Regarde attentivement la roue qui tourne. N’est-ce pas du cœur de son centre que les rayons se déploient ?
Ne gravites-tu pas toi-même à la circonférence ? Plonge donc ton regard vers ton centre et laisse-toi prendre au vertige du point source dont tu proviens !

 

Il s’appelle Michel Koriakoff. Journaliste russe, marxiste convaincu, il combat dans l’armée rouge. Nous sommes début 1945 dans les derniers mois de la guerre. Offensive foudroyante en Pologne, puis en Allemagne. La partie est perdue pour les Allemands, mais ils combattent de toutes leurs forces. Le sort des armes est incertain. Koriakoff sauve deux femmes allemandes de viol un matin où les Russes l’emportent. Mais les Allemands reprennent le dessus. Koriakoff est fait prisonnier. Amené dans le camp allemand, le commandant le gifle violemment. Ses lunettes tombent à terre. Le colonel : « Vous êtes une de ces brutes qui outragez les femmes allemandes. » Mais une femme surgit, s’interpose et désigne Koriakoff : « Cet homme a sauvé mes deux filles hier matin. » Alors, sans un mot, le commandant se baisse, recueille les lunettes et les tend à Koriakoff avec respect (1).

En un instant, l’ennemi haï est devenu un homme aux yeux du colonel allemand. Ce dernier a été saisi d’un profond vertige. Celui de la dignité. Il a reconnu, comme une révélation jetée en plein visage, le surgissement de l’humanité du soldat russe. La dignité n’est pas autre chose : la reconnaissance de la valeur des valeurs, celle qui fait de toute être humain une personne. Par-delà les enjeux de la guerre, par-delà les idéologies, par-delà la haine et tous les clivages, par-delà toutes les raisons qui jettent depuis toujours les hommes les uns contre les autres, il y a, oui, il y a dans le tréfonds de l’âme humaine tout ce qui fait le prix de sa dignité.
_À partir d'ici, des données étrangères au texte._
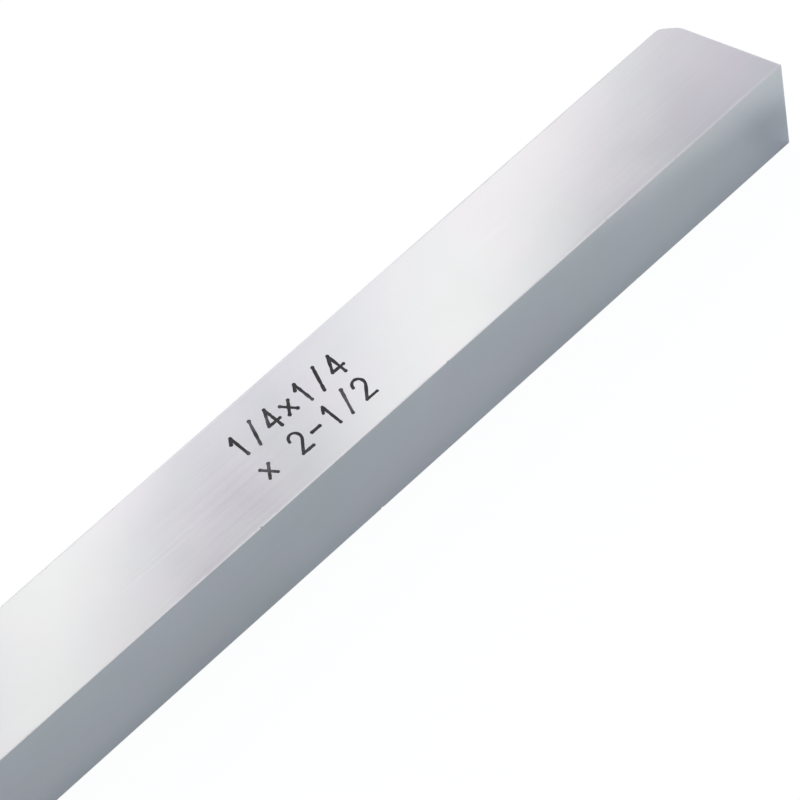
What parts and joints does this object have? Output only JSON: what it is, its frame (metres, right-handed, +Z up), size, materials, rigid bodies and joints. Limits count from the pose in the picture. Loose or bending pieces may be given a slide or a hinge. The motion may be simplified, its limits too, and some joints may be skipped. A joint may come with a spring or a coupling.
{
  "type": "square tool bit",
  "caption": "Square ground steel bar for turning tools, with both ends cut at a slant and one blunt corner ground to a flat.",
  "frame": {"origin": "under the middle of the bar, on the long face that it rests on", "axes": "+X along the bar towards the end with the ground-off corner, +Y from the front face to the back face, +Z up out of the marked face"},
  "size_m": [0.0634, 0.0064, 0.0063],
  "materials": {
    "ground_steel": "fine ground, satin, with lightly stoned edges",
    "etched_mark": "matt dark oxide in shallow etched strokes"
  },
  "bodies": {
    "root": {"tool_bit": "ground_steel"}
  },
  "joints": []
}
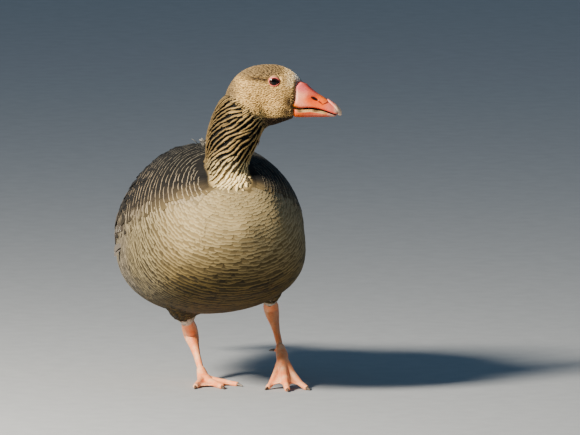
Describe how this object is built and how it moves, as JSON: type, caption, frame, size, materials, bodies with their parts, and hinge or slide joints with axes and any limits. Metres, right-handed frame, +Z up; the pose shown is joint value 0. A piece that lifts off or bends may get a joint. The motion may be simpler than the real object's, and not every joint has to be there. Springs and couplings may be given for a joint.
{
  "type": "greylag goose",
  "caption": "Life-size still model of a greylag goose, the wild form of the domestic goose, in a slow step with its head turned to its left.",
  "frame": {"origin": "middle of the bounding box's underside, on the floor under the bird", "axes": "+Z up; the bird faces -Y; +X is its left, the side its head is turned to"},
  "size_m": [0.2344, 0.4968, 0.4053],
  "materials": {
    "breast_feather": "soft matt contour feathers, pale grey-buff with fine paler tips",
    "head_feather": "short soft matt feathers, buff-brown, furrowed on the neck",
    "back_feather": "dark grey-brown feathers with pale buff tips",
    "flight_feather": "blackish flight feathers with pale shafts, faint sheen",
    "bill_skin": "smooth pink and orange horn skin, satin",
    "horn": "pale horn of nail and claws, satin",
    "eye": "dark brown, wet gloss",
    "leg_skin": "finely scaled salmon-pink leg skin, satin"
  },
  "bodies": {
    "root": {"bill_lower": "bill_skin", "bill_nail": "horn", "bill_upper": "bill_skin", "claw_hind_left": "horn", "claw_hind_right": "horn", "claw_inner_left": "horn", "claw_inner_right": "horn", "claw_middle_left": "horn", "claw_middle_right": "horn", "claw_outer_left": "horn", "claw_outer_right": "horn", "eye_left": "eye", "eye_right": "eye", "foot_left": "leg_skin", "foot_right": "leg_skin", "head": "head_feather", "neck_lower": "breast_feather", "neck_upper": "head_feather", "primaries_left": "flight_feather", "primaries_right": "flight_feather", "shank_left": "leg_skin", "shank_right": "leg_skin", "tail": "back_feather", "thigh_left": "breast_feather", "thigh_right": "breast_feather", "trunk": "breast_feather", "wing_left": "back_feather", "wing_right": "back_feather"}
  },
  "joints": []
}
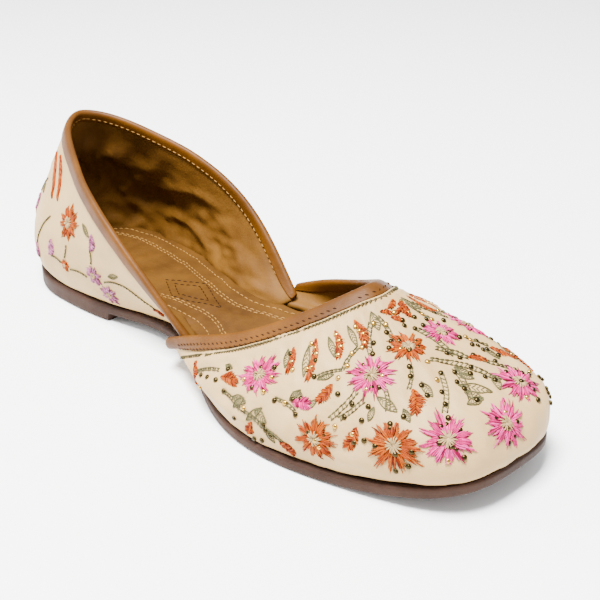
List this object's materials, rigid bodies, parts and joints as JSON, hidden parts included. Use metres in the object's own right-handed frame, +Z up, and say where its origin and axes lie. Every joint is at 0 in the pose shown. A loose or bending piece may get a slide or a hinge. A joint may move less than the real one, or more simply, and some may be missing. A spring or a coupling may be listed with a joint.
{
  "type": "embroidered slip-on flat shoe",
  "caption": "Slip-on leather flat with a bound vamp and separate low quarter, thin moulded sole with a low heel, and floral embroidery with studs on cream leather.",
  "frame": {"origin": "On the floor, under the middle of the shoe's bounding box.", "axes": "+X from heel to toe, +Y to the wearer's left, +Z up. The shoe stands on z = 0 on its heel and its forefoot."},
  "size_m": [0.2511, 0.0912, 0.0705],
  "materials": {
    "outsole": "matte, moulded",
    "insole": "smooth, slightly waxed",
    "cream_leather": "smooth, semi-matte",
    "binding_leather": "smooth, semi-matte"
  },
  "bodies": {
    "root": {"outsole": "outsole", "insole": "insole", "vamp": "cream_leather", "quarter": "cream_leather", "vamp_binding": "binding_leather", "quarter_binding": "binding_leather"}
  },
  "joints": []
}
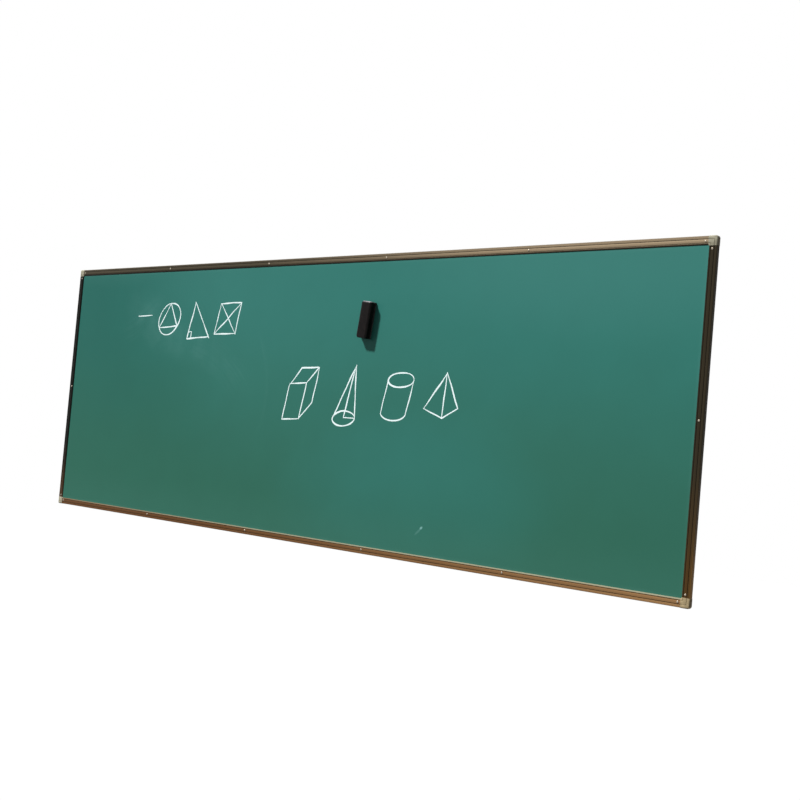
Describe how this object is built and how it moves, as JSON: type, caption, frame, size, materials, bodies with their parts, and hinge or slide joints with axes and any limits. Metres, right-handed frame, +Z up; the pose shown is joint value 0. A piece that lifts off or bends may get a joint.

La dignité n’est pas un fait. Elle n’est pas détectable à l’auscultation de nos organes ni accessible par classification, par organisation de catégories. Elle est une valeur qu’on reconnaît. On reconnaît la dignité dans la transparence de son évidence ou on ne la reconnaît pas. Avant, le colonel allemand ne la reconnaît pas. Pour lui, Koriakoff est l’ennemi à combattre. Il classe cet homme dans cette catégorie. Il a fallu qu’il découvre que le soldat russe l’a précédé dans la reconnaissance de la dignité, celle de ces deux femmes allemandes sauvées du viol, pour que soudain, pris de vertige, il bascule dans une autre dimension : celle de la dignité humaine manifestée d’un coup, à lui aussi, dans la transparence. Moment rare, moment unique, celui d’une prise de conscience à la fois impérative et ineffaçable : ce qui fait la valeur d’un être humain, ce qui fait sa dignité, c’est son inviolabilité.
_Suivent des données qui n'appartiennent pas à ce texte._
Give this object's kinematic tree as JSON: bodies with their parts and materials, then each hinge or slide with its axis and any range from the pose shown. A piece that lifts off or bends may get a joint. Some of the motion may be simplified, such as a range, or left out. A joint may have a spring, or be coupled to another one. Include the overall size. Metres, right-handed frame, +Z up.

L’inviolabilité, c’est le sentiment premier, le plus profond, le plus inné sans doute qui habite notre intimité. Le plus enfoui cependant dans les lieux les plus inaccessibles de l’âme humaine. Et qui jaillit soudain, quand la dignité est menacée. L’enfant de trois ans, s’il est rejeté, s’il est victime d’une injustice, s’il est humilié, quelle qu’en soit la raison, est incapable de savoir pourquoi il est ainsi traité. Il ignore tout des raisons pour lesquelles on bafoue sa dignité. Mais au fond de lui, tout au fond, il perçoit l’injustice qui lui est faite, il perçoit le mépris, l’ineffaçable marque de sa dignité non reconnue. Et cette marque-là, indélébile, va l’accompagner jusqu’au jour où quelqu’un, enfin, l’accueillera dans sa dignité. Comment ? En reconnaissant son inviolabilité. En la lui restituant. En le faisant naître à lui-même. Or, ce pouvoir-là, il ne se trouve pas dans les mains de l’enfant. Le pouvoir de faire naître un homme à son humanité se trouve toujours dans le regard qu’un autre lui porte. Dans le don que cet autre lui fait de sa dignité reconnue comme inviolable. Nous le savons tous et nous l’avons déjà affirmé : seul l’amour que nous donnons a le pouvoir de transformer ceux à qui nous le donnons. En faisant d’eux des êtres reconnus comme inviolables. Hors ce don et cette reconnaissance, il n’y a pas de dignité possible.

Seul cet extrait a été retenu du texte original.